Repeat each line exactly as it is written.

*** DATA RECORDS

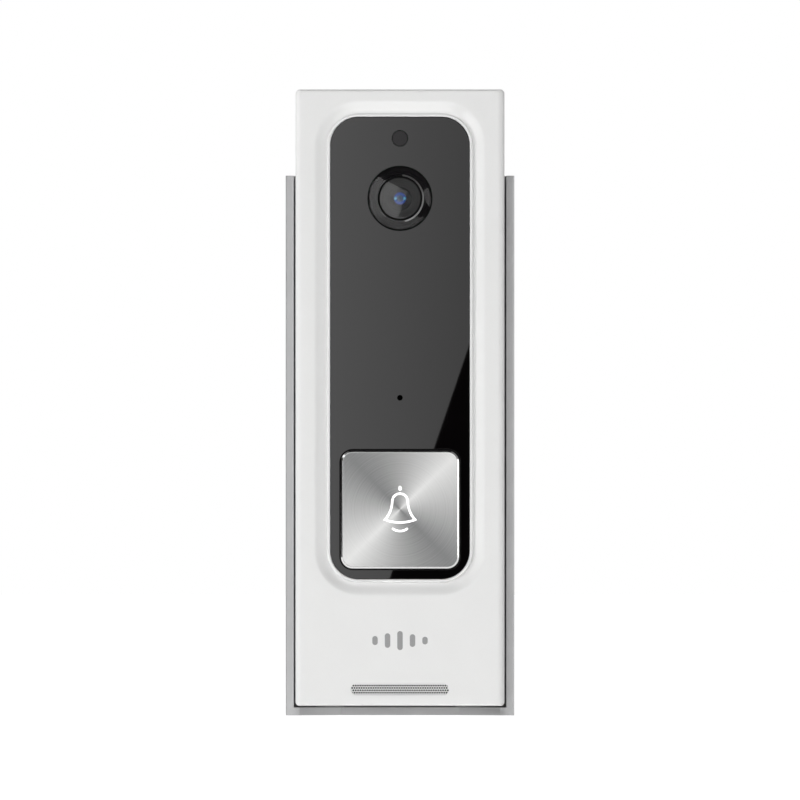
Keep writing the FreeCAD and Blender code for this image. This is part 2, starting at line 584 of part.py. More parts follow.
def front_posts():
    """Bosses inside the face: for the housing screws, the main board and the camera board."""
    posts = [(BOSS_RADIUS, SEAM, HOUSING_SCREW_RADIUS, x, z)
             for x, z in mirrored_pairs(HOUSING_SCREW_X, *HOUSING_SCREW_Z)]
    posts += [(BOSS_RADIUS, MAIN_BOARD_FRONT, SMALL_SCREW_RADIUS, x, z) for x, z in main_board_screws()]
    posts += [(BOSS_RADIUS, CAMERA_BOARD_FRONT, SMALL_SCREW_RADIUS, x, CAMERA_Z)
              for x in (-CAMERA_POST_X, CAMERA_POST_X)]
    return posts


def main_board_screws():
    """Places of the main board's four screws."""
    across, along = MAIN_BOARD_SCREW
    return mirrored_pairs(across / 2, MAIN_BOARD_MIDDLE - along / 2, MAIN_BOARD_MIDDLE + along / 2)


def button_bay(front, back):
    """The room for the button's flange in the ledge behind the fascia."""
    size = BUTTON_FLANGE + 2 * BUTTON_FLANGE_CLEARANCE
    return slab(size, size, BUTTON_RADIUS + BUTTON_FLANGE_CLEARANCE, front, back, 0, BUTTON_Z)


def front_shell():
    """The white front: face with dish, rim, panel pocket, grille slot and bosses."""
    body = face_block()
    body = body.cut(slab(INSIDE_WIDTH, UNIT_HEIGHT - 2 * SHELL_WALL, 0, FACE_INSIDE, SEAM, 0, UNIT_MIDDLE))
    body = body.cut(dish_and_rim())
    pocket = (PANEL_WIDTH + 2 * PANEL_CLEARANCE, PANEL_HEIGHT + 2 * PANEL_CLEARANCE)
    body = body.cut(slab(*pocket, PANEL_RADIUS + PANEL_CLEARANCE, UNIT_FRONT, POCKET_FLOOR, 0, PANEL_MIDDLE))
    body = body.cut(slab(PANEL_WIDTH - 2 * PANEL_LEDGE, PANEL_HEIGHT - 2 * PANEL_LEDGE,
                         PANEL_RADIUS - PANEL_LEDGE, UNIT_FRONT, FACE_INSIDE, 0, PANEL_MIDDLE))
    body = body.cut(button_bay(PANEL_BACK, FACE_INSIDE))
    body = body.cut(slab(*GRILLE_SIZE, GRILLE_SIZE[1] / 2, UNIT_FRONT, SKIN_BACK, 0, GRILLE_Z))
    body = body.cut(slab(MESH_SIZE[0], MESH_SIZE[1], MESH_SIZE[1] / 2, SKIN_BACK, FACE_INSIDE, 0, GRILLE_Z))
    inside = slab(INSIDE_WIDTH + SHELL_WALL, UNIT_HEIGHT - SHELL_WALL, 0, FACE_INSIDE - 0.2,
                  CAMERA_BOARD_FRONT, 0, UNIT_MIDDLE)
    for radius, tip, _, x, z in front_posts():
        body = body.fuse(rod(radius, FACE_INSIDE - 0.2, tip, x, z).common(inside))
    for _, tip, pilot, x, z in front_posts():
        body = body.cut(rod(pilot, FACE_INSIDE + 0.4, tip, x, z))
    return body.removeSplitter()


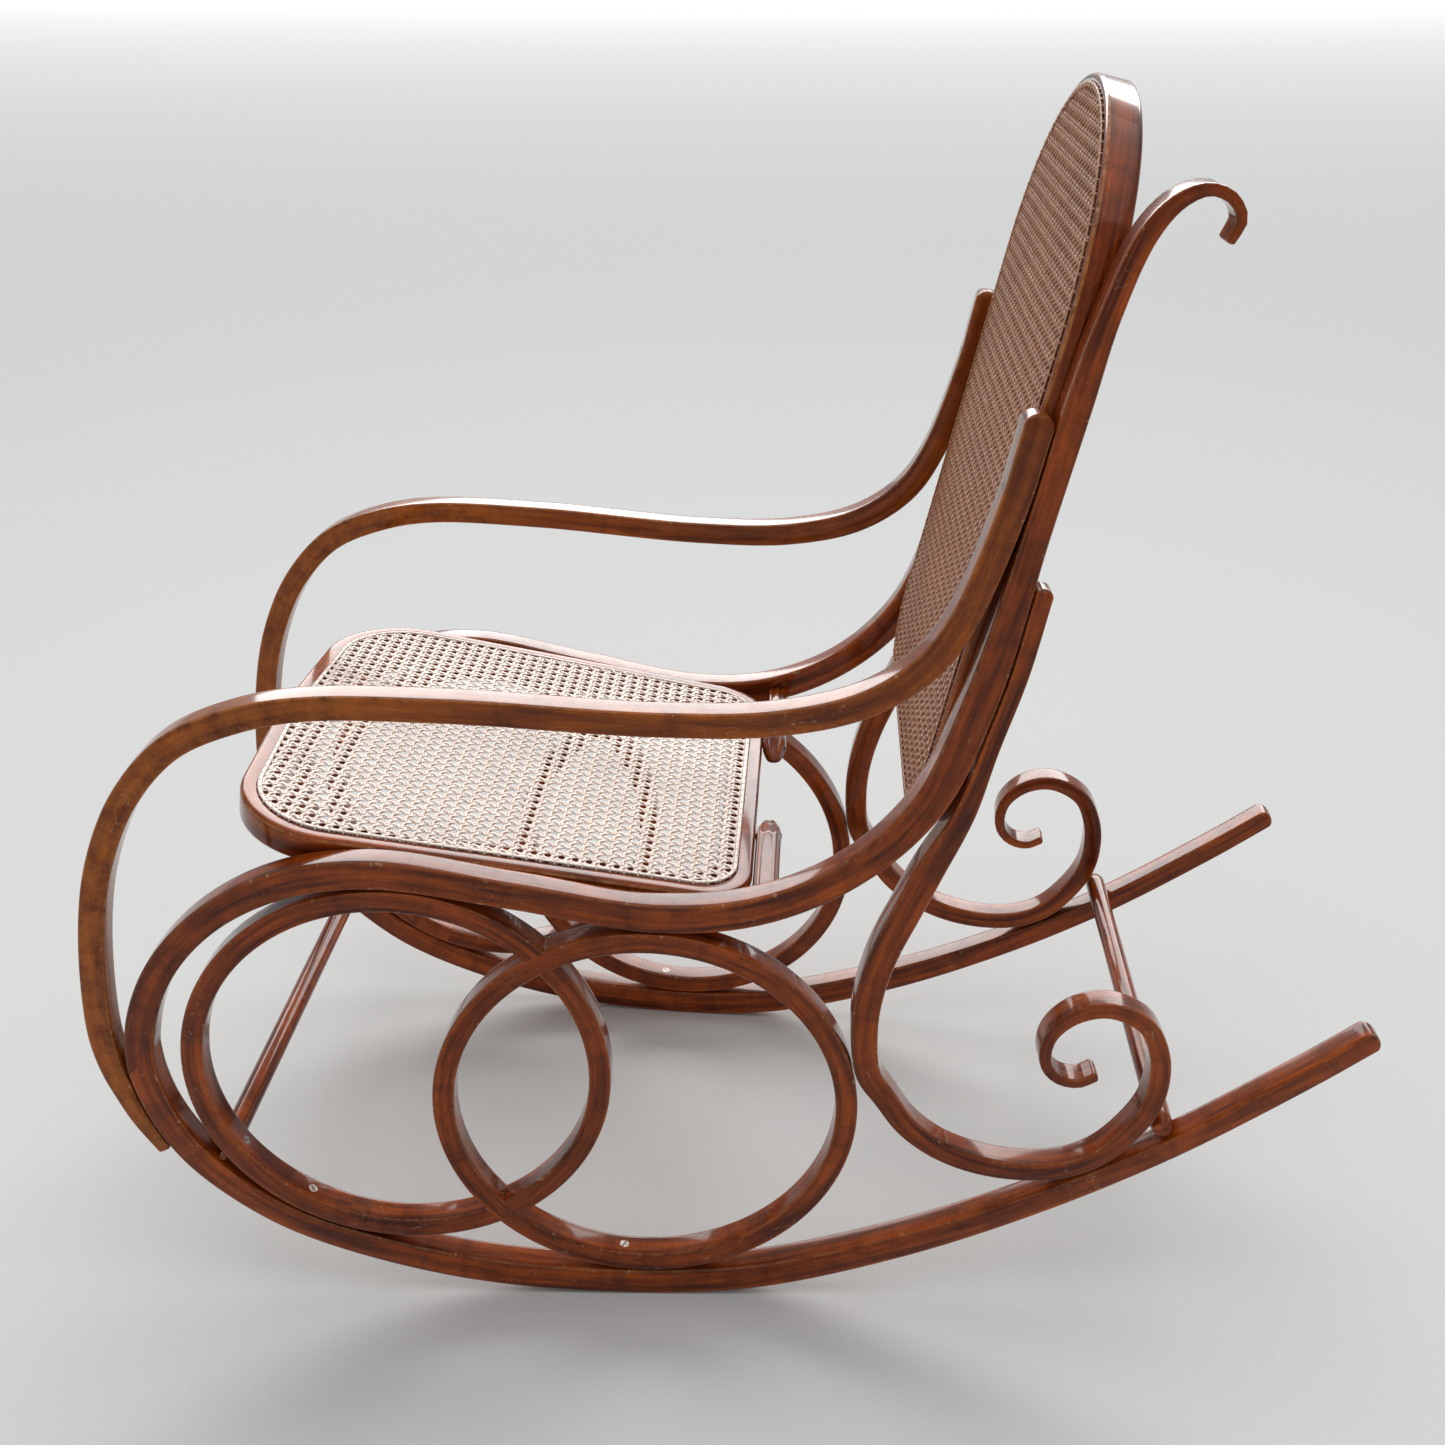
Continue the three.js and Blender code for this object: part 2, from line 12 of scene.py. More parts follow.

******

EXERCISE SOLUTION:
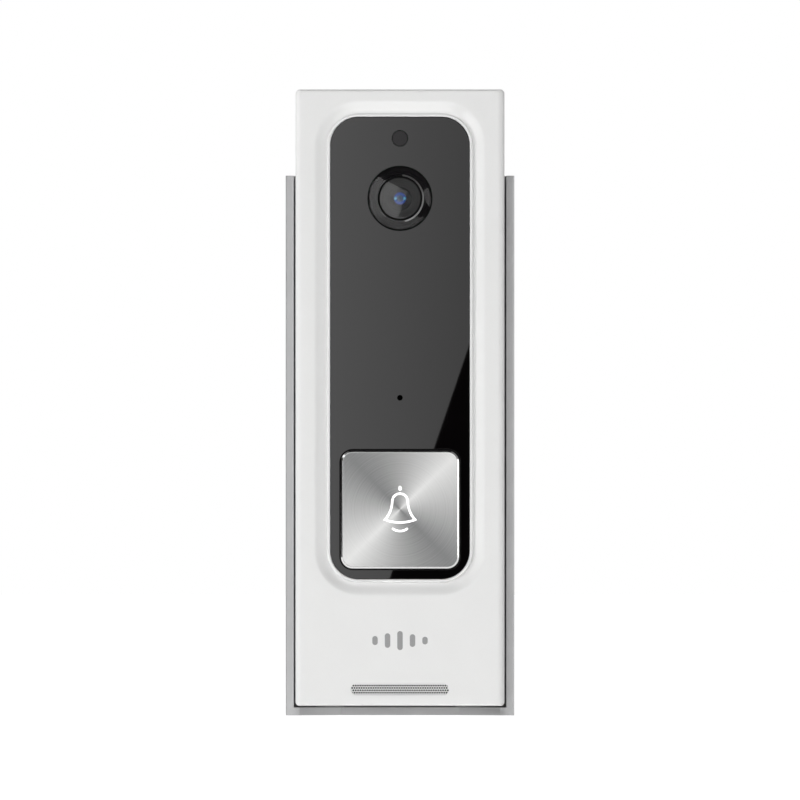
Keep writing the FreeCAD and Blender code for this image. This is part 2, starting at line 584 of part.py. More parts follow.
def front_posts():
    """Bosses inside the face: for the housing screws, the main board and the camera board."""
    posts = [(BOSS_RADIUS, SEAM, HOUSING_SCREW_RADIUS, x, z)
             for x, z in mirrored_pairs(HOUSING_SCREW_X, *HOUSING_SCREW_Z)]
    posts += [(BOSS_RADIUS, MAIN_BOARD_FRONT, SMALL_SCREW_RADIUS, x, z) for x, z in main_board_screws()]
    posts += [(BOSS_RADIUS, CAMERA_BOARD_FRONT, SMALL_SCREW_RADIUS, x, CAMERA_Z)
              for x in (-CAMERA_POST_X, CAMERA_POST_X)]
    return posts


def main_board_screws():
    """Places of the main board's four screws."""
    across, along = MAIN_BOARD_SCREW
    return mirrored_pairs(across / 2, MAIN_BOARD_MIDDLE - along / 2, MAIN_BOARD_MIDDLE + along / 2)


def button_bay(front, back):
    """The room for the button's flange in the ledge behind the fascia."""
    size = BUTTON_FLANGE + 2 * BUTTON_FLANGE_CLEARANCE
    return slab(size, size, BUTTON_RADIUS + BUTTON_FLANGE_CLEARANCE, front, back, 0, BUTTON_Z)


def front_shell():
    """The white front: face with dish, rim, panel pocket, grille slot and bosses."""
    body = face_block()
    body = body.cut(slab(INSIDE_WIDTH, UNIT_HEIGHT - 2 * SHELL_WALL, 0, FACE_INSIDE, SEAM, 0, UNIT_MIDDLE))
    body = body.cut(dish_and_rim())
    pocket = (PANEL_WIDTH + 2 * PANEL_CLEARANCE, PANEL_HEIGHT + 2 * PANEL_CLEARANCE)
    body = body.cut(slab(*pocket, PANEL_RADIUS + PANEL_CLEARANCE, UNIT_FRONT, POCKET_FLOOR, 0, PANEL_MIDDLE))
    body = body.cut(slab(PANEL_WIDTH - 2 * PANEL_LEDGE, PANEL_HEIGHT - 2 * PANEL_LEDGE,
                         PANEL_RADIUS - PANEL_LEDGE, UNIT_FRONT, FACE_INSIDE, 0, PANEL_MIDDLE))
    body = body.cut(button_bay(PANEL_BACK, FACE_INSIDE))
    body = body.cut(slab(*GRILLE_SIZE, GRILLE_SIZE[1] / 2, UNIT_FRONT, SKIN_BACK, 0, GRILLE_Z))
    body = body.cut(slab(MESH_SIZE[0], MESH_SIZE[1], MESH_SIZE[1] / 2, SKIN_BACK, FACE_INSIDE, 0, GRILLE_Z))
    inside = slab(INSIDE_WIDTH + SHELL_WALL, UNIT_HEIGHT - SHELL_WALL, 0, FACE_INSIDE - 0.2,
                  CAMERA_BOARD_FRONT, 0, UNIT_MIDDLE)
    for radius, tip, _, x, z in front_posts():
        body = body.fuse(rod(radius, FACE_INSIDE - 0.2, tip, x, z).common(inside))
    for _, tip, pilot, x, z in front_posts():
        body = body.cut(rod(pilot, FACE_INSIDE + 0.4, tip, x, z))
    return body.removeSplitter()


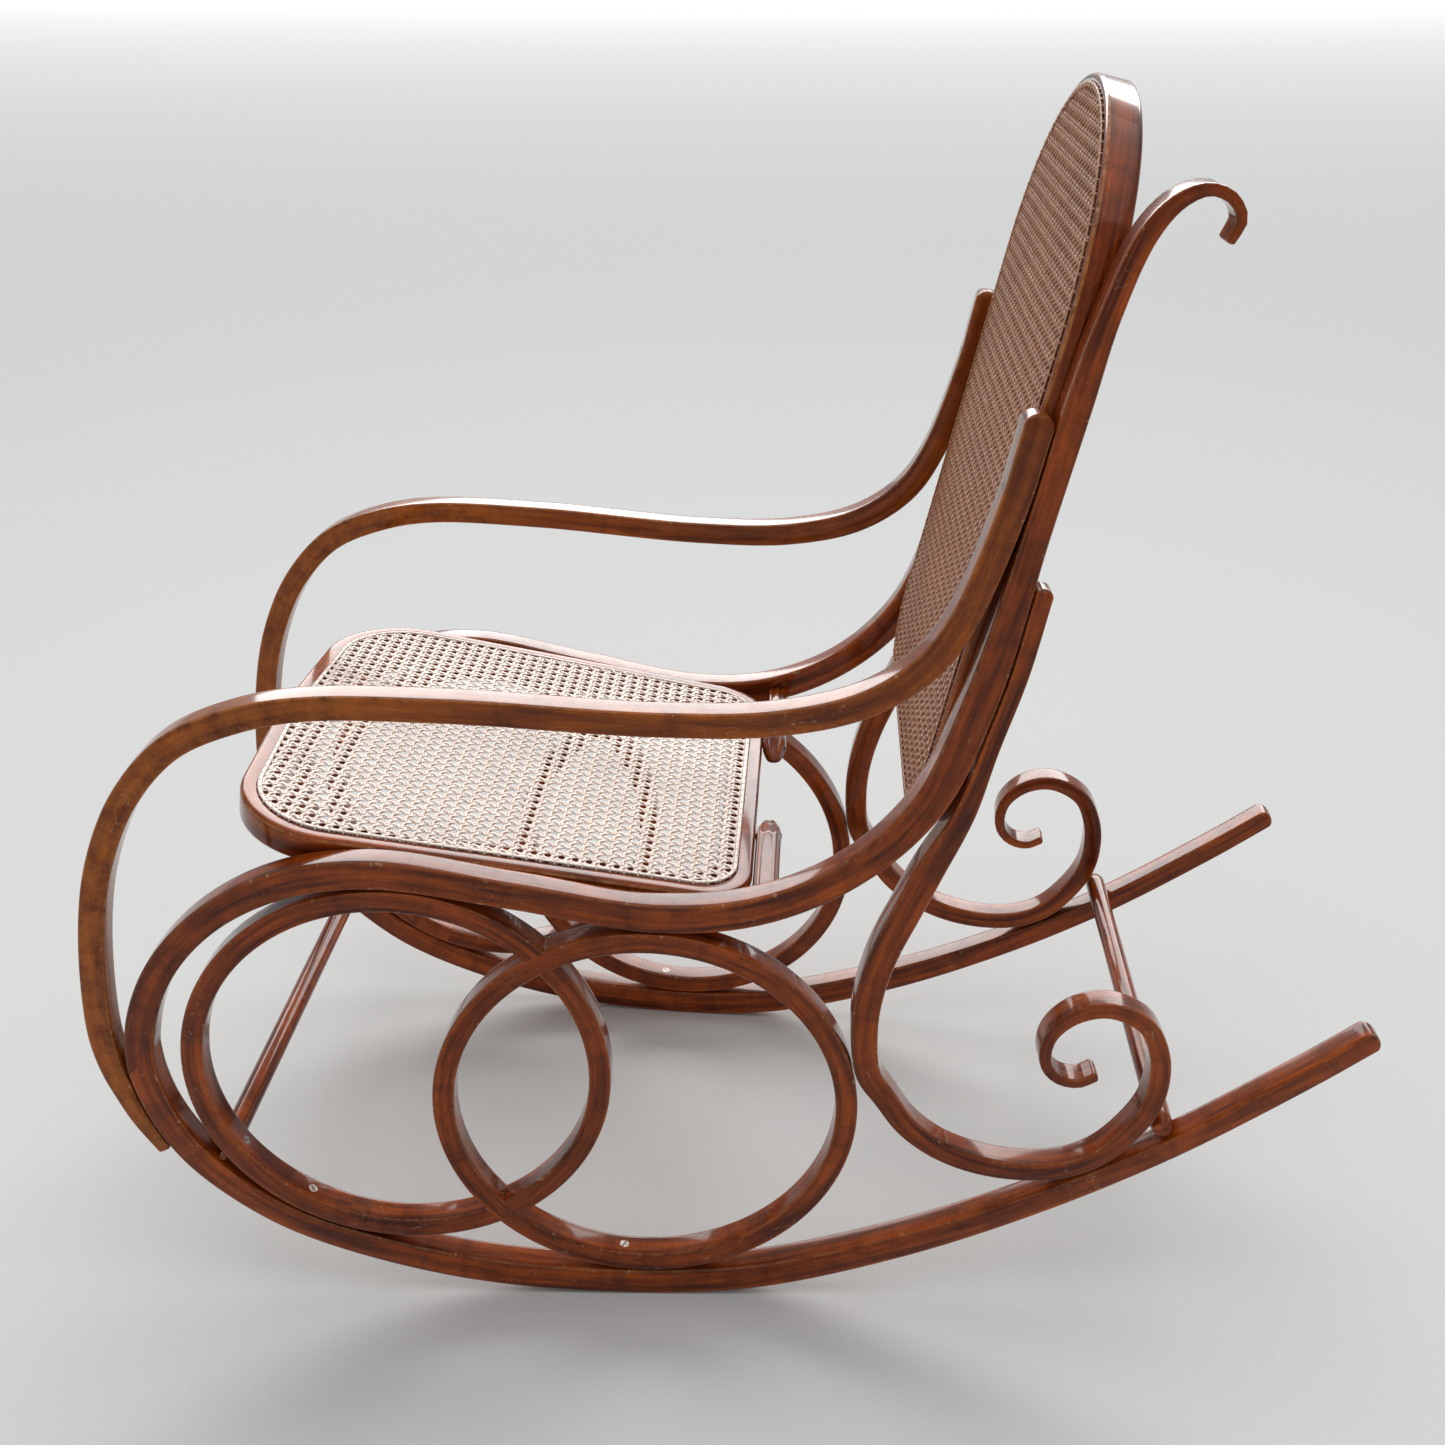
Continue the three.js and Blender code for this object: part 2, from line 12 of scene.py. More parts follow.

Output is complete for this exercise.